Visiting nurses provided certain care in uncertain conditions
Visiting Nurses tend to expect the unexpected. Not all houses on Cape Cod are million-dollar homes. Not all family or roommate situations are stable. Nurses who do in-home care have to be confident caregivers wherever or however their patients live.
Leslie McGuire, RN, has dedicated 21 years to treating patients where they are, no matter where that is. COVID-19 makes that a unique challenge.
“It’s been a tough year because we had no idea what we were walking into,” McGuire said. “They were scared for us to be in their home and they were scared to go to the hospital.”
The VNA has maintained consistent home care throughout the pandemic. With the exception of a four-day isolation for possible COVID-19 exposure, McGuire continuously saw patients.
She said that she and others faced resistance to home visits at first, even from long-time patients. After a telephone visit with a congestive heart failure patient, McGuire knew he needed an in-person assessment.
“I was standing at his kitchen island and he said, ‘Are you safe to come near me? I’m afraid of you,’” McGuire said. “He was afraid to have me in his house. I showed him I had my mask, that I washed my hands -- showed him I gelled up.”
In the early days of the pandemic, the fear ran in both directions. Early protocols were changing rapidly. Retired VNA nurses were stitching cloth masks for their former colleagues and leaving them in mailboxes.
“I was just as afraid as the patients were,” McGuire said. “In the beginning, there were no answers and we were still asking questions.”
She could never know for sure that a patient or their housemates were safe. Did they have a family gathering or visits from friends? Had someone in the house travelled? There was always a leap of faith in entering each new residence.
As many nurses did, McGuire would get undressed outside her house after work and leave shoes outside to prevent the possible contamination of her home, an attempt to protect her husband, who had previously suffered a significant illness.
Beyond the emotional hurdles, the work itself was more challenging, she said. Assessment for things like stroke or neurological problems had to be done from across the room. Part of the VNA’s role, however, is to adapt to different circumstances to get the job done.
Patient privacy is also a unique consideration when it pertains to their COVID-positive patients at home.

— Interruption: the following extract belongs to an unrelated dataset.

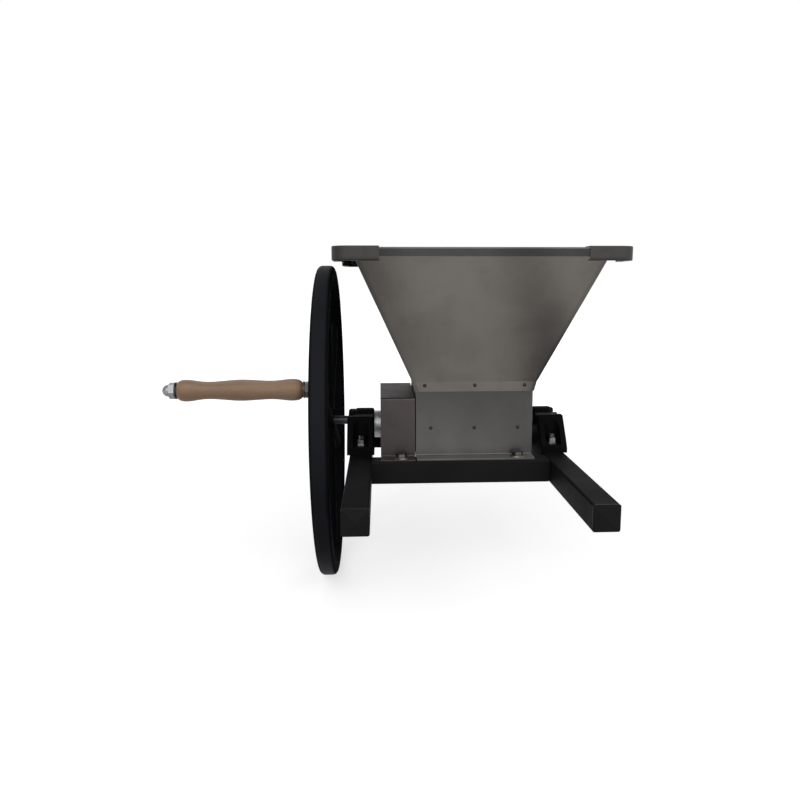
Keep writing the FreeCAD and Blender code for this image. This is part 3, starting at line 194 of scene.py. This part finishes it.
# ---------------------------------------------------------------- sheet steel
def brushed_sheet(name, colour, grain, roughness, smudge, tone=None, graze=1.0, painted_shade=None, edge_wear_and_glint=1.5):
    """Brushed stainless: fine streaks along the grain, cloudy smudges, rubbed edges.

    grain stretches the streaks: high across them and low along them. tone may shade the sheet further, from
    its tree and colour so far. graze below 1 dims its mirroring at shallow angles. painted_shade, from its
    tree, is the share made near black as painted shade. edge_wear_and_glint is how much paler the rubbed
    edges are;
    raised above its default, it also paints a highlight along folds and edges.
    """
    material, tree = new_material(name)
    spot = tree.place()
    streaks = tree.noise(tree.place(grain), 1.0, 4.0, 0.65)
    scratches = tree.noise(tree.place([g * 3.1 for g in grain], (0.4, 0.2, 0.7)), 1.0, 2.0, 0.8)
    clouds = tree.noise(spot, 11.0, 3.0, 0.55, 0.6)
    prints = tree.noise(tree.place(start=(0.31, 0.17, 0.05)), 42.0, 4.0, 0.6, 1.2)
    base = tree.mix(tree.spread(streaks, 0.3, 0.7), shade(colour, 0.94), shade(colour, 1.06))
    base = tree.mix(tree.spread(clouds, 0.38, 0.66, smooth=True), base, grey(1 - smudge), "MULTIPLY")
    base = tree.mix(tree.spread(prints, 0.60, 0.78, 0.0, smudge), base, shade(colour, 0.55))
    if tone is not None:
        base = tone(tree, base)
    # paler edges: rubbed wear, and where edge_wear_and_glint is raised, a painted highlight
    base = tree.mix(tree.maths("MULTIPLY", tree.edge(0.9 * MM), 0.45), base, shade(colour, edge_wear_and_glint))
    rough = tree.maths("ADD", tree.spread(streaks, 0.25, 0.75, roughness - 0.07, roughness + 0.07),
                       tree.spread(prints, 0.5, 0.8, 0.0, 0.12))
    normal = tree.bump(streaks, 0.25, 0.04 * MM, tree.bump(scratches, 0.12, 0.02 * MM))
    metallic = 1.0
    # painted shade: the share is made near black, matt and not metal
    if painted_shade is not None:
        share = painted_shade(tree)
        base = tree.mix(share, base, grey(0.006))
        rough = tree.maths("MULTIPLY_ADD", share, 0.5, rough)
        metallic = tree.maths("SUBTRACT", 1.0, share)
    tree.finish(Base_Color=base, Metallic=metallic, Roughness=rough, Normal=normal, Specular_Tint=grey(graze),
                Specular_IOR_Level=0.03)
    return material


def under_guard(tree):
    """1 on the face that the guard covers, where the plate gets painted shade."""
    spot = tree.place()
    low = tree.spread(tree.along(spot, "Z"), GUARD_TOP - 2 * MM, GUARD_TOP - 8 * MM)
    outer = tree.spread(tree.along(spot, "X"), CHAMBER_LEFT + 0.5 * MM, CHAMBER_LEFT + 0.2 * MM)
    return tree.maths("MULTIPLY", low, outer)


def scaled(tree, base, factor):
    """The colour times a factor that varies over the piece."""
    even = dict.fromkeys(("Red", "Green", "Blue"), factor)
    return tree.mix(1.0, base, tree.add("ShaderNodeCombineColor", inputs=even), "MULTIPLY")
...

“You’ve got to put on the full gear, but you’re trying to protect their privacy, so their neighbors don’t see,” she said. McGuire has had husband-and-wife positive patients and patients who are “ashamed” they contracted the virus.
“They were embarrassed. I tell them they didn’t do anything wrong,” she said.
Now that more Cape Cod residents are vaccinated, and overall COVID-19 rates are dropping, patients are becoming more relaxed about having VNA services at home. She even encounters the occasional patient who wants to drop protection altogether.
“I’ve had patients saying ‘This is my house. I don’t have to wear a mask,’” she said, with a chuckle. “I tell them that we don’t make the rules, we just follow them. At this point, even with the vaccine, we still have to talk patients down.”